Playing to your strengths can become a trap that undermines learning. Learning a new skill involves mistakes and frustration. But good lifelong learners manage this anticipated vulnerability by monitoring their own self-talk. For example they change, “I’m no good at this” to something more supportive, such as, “I’m making a few mistakes but I’ll get better with a bit of practice”.
Third, boost your motivation
Great learners always seek to raise their level of motivation when embarking on learning something new. This helps them counter a typical obstacle in the way of learning a new capability or mindset: focusing on the negative, for example the degree of difficulty, the lack of time and so on. Thus you don’t take action on your learning goals. Researchers found that shifting the focus from challenges to benefits increases motivation and determination. Identify the advantages of learning new skills, such as remote collaboration or running a virtual meeting. Visualise how and where you’ll apply your learning to make a measurable difference to your team.
Fourth, adopt a ‘curious’ mindset
Small children are relentlessly curious and innately good learners. But as we get older, we often become less curious and this undermines our capacity to learn new things. A great technique for drawing this quality into your life is to ask more questions. Creating ‘curious questions’ opens up your mind to thinking about familiar things in fresh ways and helps to minimise the typical biases we know prevent insight and learning. Make curious questions a personal and team habit. Identify great questions as part of regular meetings. Don’t focus on trying to answer them but on generating the kind of exciting questions that spark curiosity in you and others.
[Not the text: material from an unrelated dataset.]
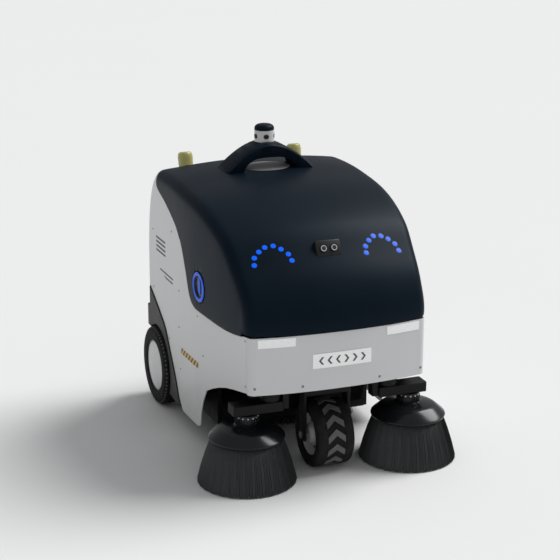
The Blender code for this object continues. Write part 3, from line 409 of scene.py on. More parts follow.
def make_finishes(colours):
    """Every finish by its name; the record's slots use the same names."""
    dark = (0.010, 0.010, 0.011)
    return {
        "white_panel": panel_paint("panel_paint", tuple(colours.panel)),
        "dark_hood": hood_gloss("hood_gloss", tuple(colours.hood)),
        "black_plastic": grained_plastic("black_plastic", dark),
        "gloss_plastic": grained_plastic("gloss_black", (0.006, 0.007, 0.009), 0.2, 40.0),
        "black_steel": powder_coat("black_powder_coat", (0.005, 0.005, 0.006)),
        "steel": bare_metal("drawn_steel", (0.60, 0.61, 0.62), (0.05, 1, 1)),
        "bolt": bare_metal("screw_steel", (0.30, 0.31, 0.32), (1, 1, 1), 0.42),
        "tyre": tyre_rubber("tyre_rubber"),
        "tread": worn_tread("worn_tread"),
        "grey_hub": grained_plastic("hub_grey", (0.72, 0.73, 0.73), 0.45, 500.0),
        "grey_rim": grained_plastic("rim_grey", (0.50, 0.505, 0.51), 0.45, 500.0),
        "bristle": filament("brush_filament", tuple(colours.bristle)),
        "reflector": honeycomb_reflector("honeycomb_reflector"),
        "blue_lamp": lit_lamp("blue_lamp", tuple(colours.lamp), 1.0),
        "ring_lamp": lit_lamp("ring_lamp", shade(tuple(colours.lamp), 0.62), 0.8),
        "amber": beacon_lens("beacon_lens", tuple(colours.beacon)),
        "lens": lens_glass("lens_glass"),
        "rubber": grained_plastic("belt_rubber", (0.014, 0.014, 0.014), 0.75),
        "battery": grained_plastic("battery_case", (0.045, 0.085, 0.15), 0.45),
        "cast": cast_metal("cast_alloy", (0.34, 0.35, 0.36)),
        "paper": pleated_paper("pleated_paper"),
        "red": grained_plastic("stop_red", (0.55, 0.015, 0.012), 0.3, 60.0),
        "yellow": grained_plastic("stop_yellow", (0.62, 0.40, 0.02), 0.35, 60.0),
        "hazard": hazard_tape("hazard_tape"),
        # painted light: pale grey for the sheet on the roof under the arch, standing in for light there and
        # not a real part
        "pad": grained_plastic("painted_light_pad_grey", (0.26, 0.265, 0.27), 0.5, 300.0),
        "print": grained_plastic("dark_print", (0.05, 0.05, 0.055), 0.5, 300.0),
        "arrow": grained_plastic("grey_print", (0.10, 0.10, 0.105), 0.5, 300.0),
    }


FINISHES = {}


# ---------------------------------------------------------------- mesh helpers

def publish(name, bm, finish, body, replaced=(), angle=35, bevel=0.0, levels=0, tidy=True):
    """A finished object riding a body, from a bmesh in the row frame."""
    if tidy:
        bmesh.ops.remove_doubles(bm, verts=bm.verts, dist=2e-6)
        bmesh.ops.recalc_face_normals(bm, faces=bm.faces)
    mesh = bpy.data.meshes.new(name)
    bm.to_mesh(mesh)
    bm.free()
    mesh.shade_smooth()
    if not levels:
        mesh.set_sharp_from_angle(angle=math.radians(angle))
    obj = bpy.data.objects.new(name, mesh)
    bpy.context.scene.collection.objects.link(obj)
    mesh.materials.append(FINISHES[finish])
    if bevel:
        modifier = obj.modifiers.new("soft_edges", "BEVEL")
        modifier.width = bevel
        modifier.segments = 2
        modifier.limit_method = "ANGLE"
        modifier.angle_limit = math.radians(38)
        modifier.harden_normals = False
    if levels:
        modifier = obj.modifiers.new("smooth_surface", "SUBSURF")
        modifier.levels = levels
        modifier.render_levels = levels
    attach(obj, body)
    if replaced:
        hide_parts(*replaced)
    return obj


def merged(node, quads=False):
    """A CAD node's mesh, merged, with its flat triangles joined."""
    bm = bmesh.new()
    bm.from_mesh(frame["nodes"][node].data)
    bmesh.ops.remove_doubles(bm, verts=bm.verts, dist=1e-5)
    if quads:
        bmesh.ops.join_triangles(bm, faces=bm.faces, angle_face_threshold=math.radians(40),
                                 angle_shape_threshold=math.radians(60))
    else:
        bmesh.ops.dissolve_limit(bm, angle_limit=math.radians(0.5), verts=bm.verts, edges=bm.edges)
    return bm


def box_middle(node):
    low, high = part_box(node)
    return (low + high) / 2, (high - low) / 2


def turned(profile, axis, centre, steps, bm=None, ring=False):
    """A profile (radius, along) spun about an axis through centre."""
    bm = bm or bmesh.new()
    ends = {"X": lambda r, a: (a, r, 0), "Y": lambda r, a: (r, a, 0), "Z": lambda r, a: (r, 0, a)}[axis]
    verts = [bm.verts.new(Vector(ends(r, a)) + Vector(centre)) for r, a in profile]
    edges = [bm.edges.new(pair) for pair in zip(verts, verts[1:])]
    if ring:
        edges.append(bm.edges.new((verts[-1], verts[0])))
    direction = {"X": (1, 0, 0), "Y": (0, 1, 0), "Z": (0, 0, 1)}[axis]
    bmesh.ops.spin(bm, geom=verts + edges, cent=centre, axis=direction, angle=math.tau, steps=steps,
                   use_merge=True)
    bmesh.ops.remove_doubles(bm, verts=bm.verts, dist=2e-6)
    return bm


def added(bm, other, matrix=None):
    """Puts another bmesh into bm, moved by a matrix."""
    if matrix is not None:
        bmesh.ops.transform(other, matrix=matrix, verts=other.verts)
    mesh = bpy.data.meshes.new("part")
    other.to_mesh(mesh)
    other.free()
    bm.from_mesh(mesh)
    bpy.data.meshes.remove(mesh)
    return bm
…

Surviving and thriving in the hybrid workplace
The best performing organisations, teams and individuals will master the challenge of continuous learning and thrive in today’s fast-paced business environment. In some ways this was true before COVID struck but now the pace has intensified. The nature of work is changing fast and radically. Continuous learning is a fact of life now and organisations have to scale up their efforts to stay agile. The ability to learn has emerged as a critically important skill. Investing in building your learning muscle could prove to be the best investment you can make in volatile and unpredictable times.
PRACTICAL IDEAS TO APPLY IN YOUR BUSINESS
Does your organisation actively support learning?
- Differences in opinion and dissent are welcomed.
- We share information about what is and isn’t working.
- We are open to learning about alternative ways to get things done.
- We are encouraged to experiment to find better ways of doing old things, as well as trial new skills.
- Despite our workload, we make time to review how our work is going.
- We are encouraged to identify what we’ve learned from project reviews and apply our insights for ongoing improvement and change.
- We regularly share our insights and ideas within our networks inside and outside the organisation.
- We quickly communicate new learning to key decision-makers in order to support change agility more widely.
- We make time to share fresh thinking and actively support each other’s learning.
- We have speedy processes for evaluating experiments and new ideas, so we can learn quickly.
- Our culture is not one of ‘blame’. Mistakes are accepted but probed for learning.
- Learning, development and training are valued, with insights immediately shared among colleagues.